Q&A with the Paris School of Architecture
The Paris School of Architecture discusses its ambitions for the competition
Why are your holding a competition for a new Brexit Monument?
We think that, so far, there has been limited engagement with the potential infrastructural and architectural repercussions of the decision of the UK to leave the EU. There has been commentary from the (predominately pro-remain) architectural professional, but little critical review of the problems and potentials of this seismic change in European politics. This competition, which is part of our research season discussing this particular issue, is an opportunity to interrogate what this new relationship will be, albeit in a very modest way. We hope entries will be British, French, and international; at the moment it seems as if the British perspective has an intense polarisation (depending on who one is talking to), whereas on the other side of the channel many people have just moved on and have stopped talking about Brexit. We’d like to try and have this conversation in a language that everyone can understand.
What is your vision for the new structure?
This structure, we hope, will be much more than a billboard expressing a view on the subject one way or the other. A successful entry needs to express a subtlety in negotiating the subject.
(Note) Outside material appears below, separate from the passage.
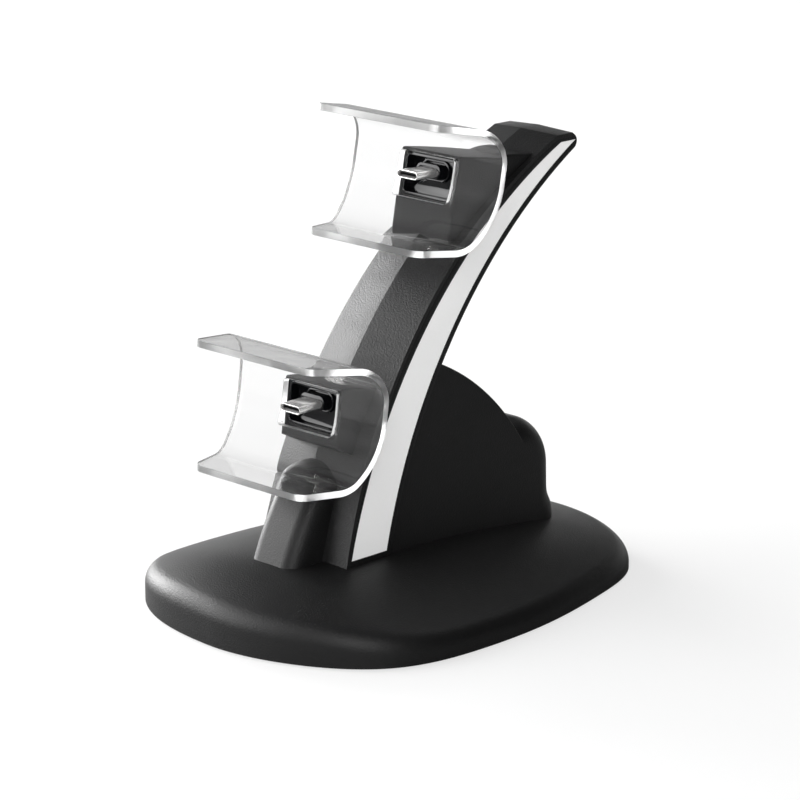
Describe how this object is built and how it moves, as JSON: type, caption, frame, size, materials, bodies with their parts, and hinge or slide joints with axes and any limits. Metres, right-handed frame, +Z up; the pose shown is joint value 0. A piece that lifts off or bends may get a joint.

Probably, the most important element of the project is likely to be site selection. We’re aware that there are local farmers who may be happy to host the structures, but entries must avoid SNCF or Network Rail sites, and we would like to add that anyone who would like to enter must avoid visiting either of the sites, which are very sensitive international transport hubs.
What sort of architects and designers are you hoping will apply?
This project is really aimed at young practitioners, students and recent graduates. We would imagine that more established practices might want to avoid discussing such a potentially sensitive subject.
Are there any other symbolic monuments you have been impressed by?
In France, Laisné Roussel’s Lyon Biennale (2017) was of particularly interest, and for balance, in the UK, Adam Nathanial Furman’s Gateways in King’s Cross (2017).